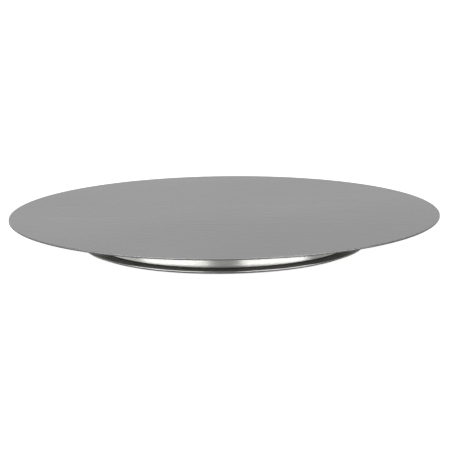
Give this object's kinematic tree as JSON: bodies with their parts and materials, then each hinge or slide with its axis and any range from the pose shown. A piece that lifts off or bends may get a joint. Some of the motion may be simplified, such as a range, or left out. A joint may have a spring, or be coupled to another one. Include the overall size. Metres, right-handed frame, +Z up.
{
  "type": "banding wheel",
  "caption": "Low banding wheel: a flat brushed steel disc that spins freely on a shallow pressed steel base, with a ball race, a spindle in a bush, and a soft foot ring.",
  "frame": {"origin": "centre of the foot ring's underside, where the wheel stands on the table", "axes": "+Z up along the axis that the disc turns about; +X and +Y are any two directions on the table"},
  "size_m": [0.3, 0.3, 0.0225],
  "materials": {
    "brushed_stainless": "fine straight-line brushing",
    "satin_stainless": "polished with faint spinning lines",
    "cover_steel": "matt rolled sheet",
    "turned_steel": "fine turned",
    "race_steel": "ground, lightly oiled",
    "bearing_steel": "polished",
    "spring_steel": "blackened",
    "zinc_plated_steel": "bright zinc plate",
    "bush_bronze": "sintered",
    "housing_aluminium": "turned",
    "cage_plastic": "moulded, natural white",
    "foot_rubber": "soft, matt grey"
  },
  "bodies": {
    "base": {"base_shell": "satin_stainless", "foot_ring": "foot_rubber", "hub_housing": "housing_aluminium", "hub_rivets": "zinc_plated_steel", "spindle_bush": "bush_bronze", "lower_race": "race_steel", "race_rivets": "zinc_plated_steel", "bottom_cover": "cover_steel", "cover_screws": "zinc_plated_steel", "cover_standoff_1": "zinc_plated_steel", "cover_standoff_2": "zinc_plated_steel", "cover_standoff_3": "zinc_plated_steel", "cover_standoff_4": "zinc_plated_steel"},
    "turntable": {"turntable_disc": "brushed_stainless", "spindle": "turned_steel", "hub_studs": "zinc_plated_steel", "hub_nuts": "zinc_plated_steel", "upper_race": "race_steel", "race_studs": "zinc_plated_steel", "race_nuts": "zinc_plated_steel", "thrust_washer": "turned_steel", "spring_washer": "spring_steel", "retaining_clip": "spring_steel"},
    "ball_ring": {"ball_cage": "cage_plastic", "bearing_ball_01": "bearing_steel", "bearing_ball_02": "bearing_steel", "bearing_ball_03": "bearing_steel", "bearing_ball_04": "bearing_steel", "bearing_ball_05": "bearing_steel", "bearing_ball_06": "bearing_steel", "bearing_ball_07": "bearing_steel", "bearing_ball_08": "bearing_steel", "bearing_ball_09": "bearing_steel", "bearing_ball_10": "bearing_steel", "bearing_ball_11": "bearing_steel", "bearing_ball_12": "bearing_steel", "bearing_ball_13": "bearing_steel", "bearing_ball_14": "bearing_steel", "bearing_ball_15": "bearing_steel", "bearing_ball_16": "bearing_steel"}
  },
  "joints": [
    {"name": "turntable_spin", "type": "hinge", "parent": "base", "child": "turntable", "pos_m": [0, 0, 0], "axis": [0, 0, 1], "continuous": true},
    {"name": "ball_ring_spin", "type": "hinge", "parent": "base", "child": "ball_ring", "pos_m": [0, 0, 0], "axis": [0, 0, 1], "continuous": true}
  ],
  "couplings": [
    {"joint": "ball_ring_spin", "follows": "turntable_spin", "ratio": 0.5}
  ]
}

> _Task description_:
How many of the lines above contain the string "bodies"? Give the number only.

> _Answer to the exercise_:
2